Obama’s Intriguing Silence On Pakistan, Writes Karan Thapar
Chapter 27 suggests Obama held back on a lot. No doubt, some secrets must be carried to the grave but why won’t he reveal whether Pakistan was complicit or incompetent?
One of the most riveting chapters in Barack Obama’s autobiography, A Promised Land, is the last one. It’s the story of the Navy SEAL’s operation to eliminate Osama bin Laden in Pakistan’s Abbottabad in 2011. This chapter, number 27, starts on the 673rd page of this 902-page tome, but if you’re reading from the start it won’t be as daunting to get there as that sounds. It’s a very readable book written in a flowing and gripping style.
This is how Obama recounts the moment he learnt bin Laden was dead: “With a suddenness I didn’t expect, we heard McRaven’s and Leon’s voices, almost simultaneously, utter the words we’d been waiting to hear … ‘Geronimo ID’d … Geronimo EKIA’. Enemy killed in action … Inside the conference room, there were audible gasps … ‘We got him.’ I said softly.”
Several hours later, Obama told his wife Michelle. This time he captures both the charm of the moment and its ordinariness. “I had just finished shaving and putting on a suit and tie when she walked through the door. ‘So?’ she said. I gave a thumbs-up and she smiled, pulling me into a hug. ‘That’s amazing babe,’ she said. ‘Really. How do you feel?’ ‘Right now, just relieved’, I said. ‘But check back with me in a couple of hours.’”
However, the one question Obama doesn’t answer — or even address — is about Pakistan’s role. Was Pakistan hiding bin Laden and, therefore, complicit? Or unaware of his presence and, therefore, incompetent? I’m surprised by his silence. He knows it’s an obvious question and one many expect him to answer. As the United States president at the time, he must know.
In 2017, when Obama was the star attraction at the Hindustan Times Leadership Summit, I asked him. He said his administration had no evidence Pakistan was aware of bin Laden’s presence. However, he tantalisingly added, “I’ll leave it to you to characterise beyond what I just said.”

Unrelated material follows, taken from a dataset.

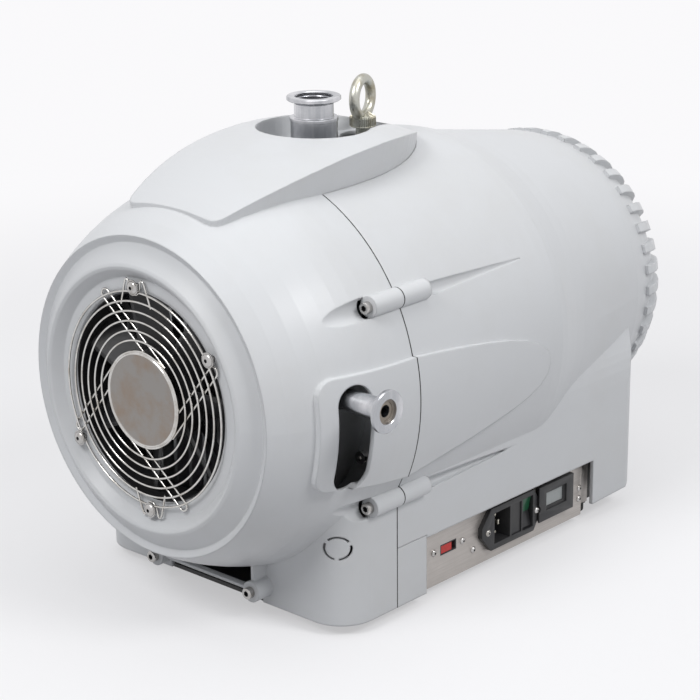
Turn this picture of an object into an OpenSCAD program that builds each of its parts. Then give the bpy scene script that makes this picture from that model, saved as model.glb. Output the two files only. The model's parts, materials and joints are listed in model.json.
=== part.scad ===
/* [Cowlings] */
// Height of the pump's axis above the floor
axis_z = 170; // [168:1:172]
// Radius of the barrel at its widest
barrel_r = 146; // [144:1:148]
// Thickness of the moulded cowlings
wall = 3; // [2.5:0.25:3.5]
// Where the front and the rear cowling meet, measured along the axis
seam_y = -117; // [-119:1:-115]
// Gap between neighbouring covers
seam_gap = 0.4; // [0.3:0.1:0.6]
// Where the front cowling starts to draw in
nose_start_y = -131; // [-133:1:-129]
// Foremost edge of the nose round the bezel groove
nose_end_y = -235; // [-236:1:-233]
// Width of the nose's edge beyond that groove
nose_land = 5.1; // [4.5:0.3:6]
// Rearmost face of the rear cowling
rear_end_y = 243; // [240:1:250]
// How far the skirt's sides stand inside the barrel's
skirt_in = 18; // [16:1:20]
// Front wall of the skirt
skirt_front_y = -173.5; // [-175:0.5:-172]
// Rear wall of the skirt
skirt_rear_y = 176; // [170:1:182]
// Radius of the skirt's front corners
skirt_corner_r = 28; // [24:1:32]
// Ribs round the rear grille
rib_count = 42; // [36:1:44]

/* [Roof hood] */
// How far the hood's crown stands above the barrel
hood_rise = 22; // [20:1:24]
// Foremost edge of the hood
hood_front_y = -207; // [-210:1:-204]
// Rear tip of the hood
hood_rear_y = 34; // [30:1:38]
// Half width of the hood half way up its sides
hood_half_w = 62.5; // [60:0.5:65]
// Radius of the well round the inlet
well_r = 43; // [38:1:46]
// Depth of that well below the hood's crown
well_depth = 32; // [30:0.5:33]

/* [Side pods] */
// How far each side pod stands off the barrel
pod_proud = 4; // [3:0.5:5]
// Height of the slot that the exhaust port comes out of
slot_h = 78; // [70:1:82]
// Width of that slot
slot_w = 28; // [24:1:30]

/* [Ports] */
// Outer diameter of the inlet flange
inlet_flange_d = 40; // [38:1:42]
// Bore of the inlet port
inlet_bore_d = 26; // [24:1:27]
// Distance of the inlet's axis from the middle of the pump
inlet_y = -60.8; // [-62:0.2:-60]
// How far the inlet flange's top face stands above the hood's crown
inlet_stand = 19; // [16:1:22]
// Outer diameter of the exhaust flange
exhaust_flange_d = 30; // [28:1:32]
// Bore of the exhaust port's mouth
exhaust_bore_d = 17; // [16:0.5:17.5]
// How far the exhaust flange's face stands off the side pod
exhaust_stand = 22.5; // [20:0.5:25]
// Place of the exhaust port along the pump
exhaust_y = -176.5; // [-178:0.5:-175]
// Height of the exhaust port above the pump's axis
exhaust_up = 14.5; // [13:0.5:17]

/* [Fan] */
// Radius of the fan opening
fan_open_r = 75.5; // [74:0.5:77]
// Depth of the fan's frame
fan_depth = 25; // [22:1:27]
// Blades on the fan
blade_count = 7; // [5:1:9]
// Wire rings on the fan guard
ring_count = 6; // [4:1:6]
// Spacing of the guard's rings
ring_pitch = 7; // [6:0.5:7.2]
// Radius of the disc in the middle of the guard
disc_r = 35.8; // [33:0.4:36]
// Diameter of the guard's wire
wire_d = 2.2; // [1.8:0.2:2.4]

/* [Scroll set] */
// Pitch of the scroll wraps
scroll_pitch = 21; // [20:0.5:21]
// Thickness of a scroll wrap
wrap_t = 4.5; // [4:0.25:4.5]
// Height of a scroll wrap
wrap_h = 34; // [30:1:34]
// Side clearance between the wraps
wrap_gap = 0.45; // [0.4:0.05:0.6]
// Face of the fixed scroll that its wrap stands on
scroll_floor_y = -160; // [-161:1:-160]

/* [Shaft and motor] */
// Radius of the crankshaft
shaft_r = 12.5; // [11:0.5:13]
// Radius of the crank pin
pin_r = 10; // [9:0.5:10.5]
// Running clearance of a shaft in its bearing
running_gap = 0.05; // [0.03:0.01:0.08]
// Outer radius of the motor housing
motor_r = 82; // [78:1:86]
// Rear end of the motor housing
motor_end_y = 165; // [155:1:170]

/* [Control panel] */
// How far the steel control panel lies inside the skirt's side
panel_sink = 6.5; // [6:0.5:7.5]
// Height of the panel's opening above the floor
panel_top_z = 52; // [51:1:54]
// Front end of the panel's opening
panel_front_y = -84.4; // [-86:0.4:-83]
// Rear end of the panel's opening
panel_rear_y = 120; // [118:1:122]
// Travel of the fuse drawer
drawer_travel = 18; // [12:1:20]

/* [Base] */
// Height of the rubber feet
foot_h = 6; // [5.5:0.5:6.5]
// Radius of a rubber foot
foot_r = 14; // [12:1:16]
// Thickness of the base frame's plate
base_t = 3; // [2.5:0.5:3.5]

/* [Hidden] */
fine = 96;
plain = 48;
over = 1;
end_gap = 0.3;
fit_gap = 0.3;

// Places that follow the barrel
skirt_x = barrel_r - skirt_in;
hood_crown = barrel_r + hood_rise;
inlet_top_z = axis_z + hood_crown + inlet_stand;
exhaust_z = axis_z + exhaust_up;
exhaust_face_x = barrel_r + pod_proud + exhaust_stand;
panel_x = skirt_x - panel_sink;
panel_t = 1.2;
panel_in_x = panel_x - panel_t;

function bez(a, b, c, d, n) = [for (i = [0:n]) let (t = i / n, u = 1 - t)
    u * u * u * a + 3 * u * u * t * b + 3 * u * t * t * c + t * t * t * d];
// The same curve without its first point, to go on from another curve
function bez_on(a, b, c, d, n) = [for (i = [1:n]) bez(a, b, c, d, n)[i]];
function polar(r, a) = [r * cos(a), r * sin(a)];

// Stands a shape that was drawn along Z along the pump's axis instead
module along_y() {
    translate([0, 0, axis_z]) rotate([-90, 0, 0]) children();
}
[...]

This was an opportunity I couldn’t let slip. He was tempting me to draw my own conclusion and put it to him. “So it was incompetence?” The former president wouldn’t say. He was determined not to be drawn further. He simply smiled.
By coincidence, I had put the same question to former Pakistan president, Pervez Musharraf, at a Hindustan Times Leadership Summit a couple of years earlier. When I asked if Pakistan was either complicit or incompetent, he said — with surprising candour but also not inconsiderable humour — the truth was the Inter-Services Intelligence (ISI) had fallen asleep!
“That’s neglect, isn’t it?” But Musharraf was determined not to agree. “No, let’s say the ISI fell asleep” and he smiled knowingly. “The ISI has a right to go to sleep occasionally.”
I repeated this story to Obama hoping it might prompt him. But he only laughed. I couldn’t get him to say anything more.
However, in his book, Obama reveals the reaction of both the Pakistani army chief, Ashfaq Kayani, and president Asif Zardari. Admiral Mullen, then Chairman of the Joint Chiefs, rang Kayani. Obama says the conversation was polite but Kayani “requested that we come clean on the raid and its target as quickly as possible in order to help his people manage the reaction of the Pakistani public.”
In contrast, Zardari’s response was almost admirable. “I expected my most difficult call to be with Pakistan’s beleaguered president, Asif Ali Zardari, who would surely face a backlash at home over our violation of Pakistani sovereignty. When I reached him, however, he expressed congratulations and support. ‘Whatever the fall out’, he said, ‘it’s very good news.’”
Now political memoirs are not easy to write because you never know how much of the truth to tell.
Chapter 27 suggests Obama held back on a lot. No doubt, some secrets must be carried to the grave but why won’t he reveal whether Pakistan was complicit or incompetent?
Despite telling his story delightfully, his silence on this issue is audible. His refusal to address it won’t make the question go away.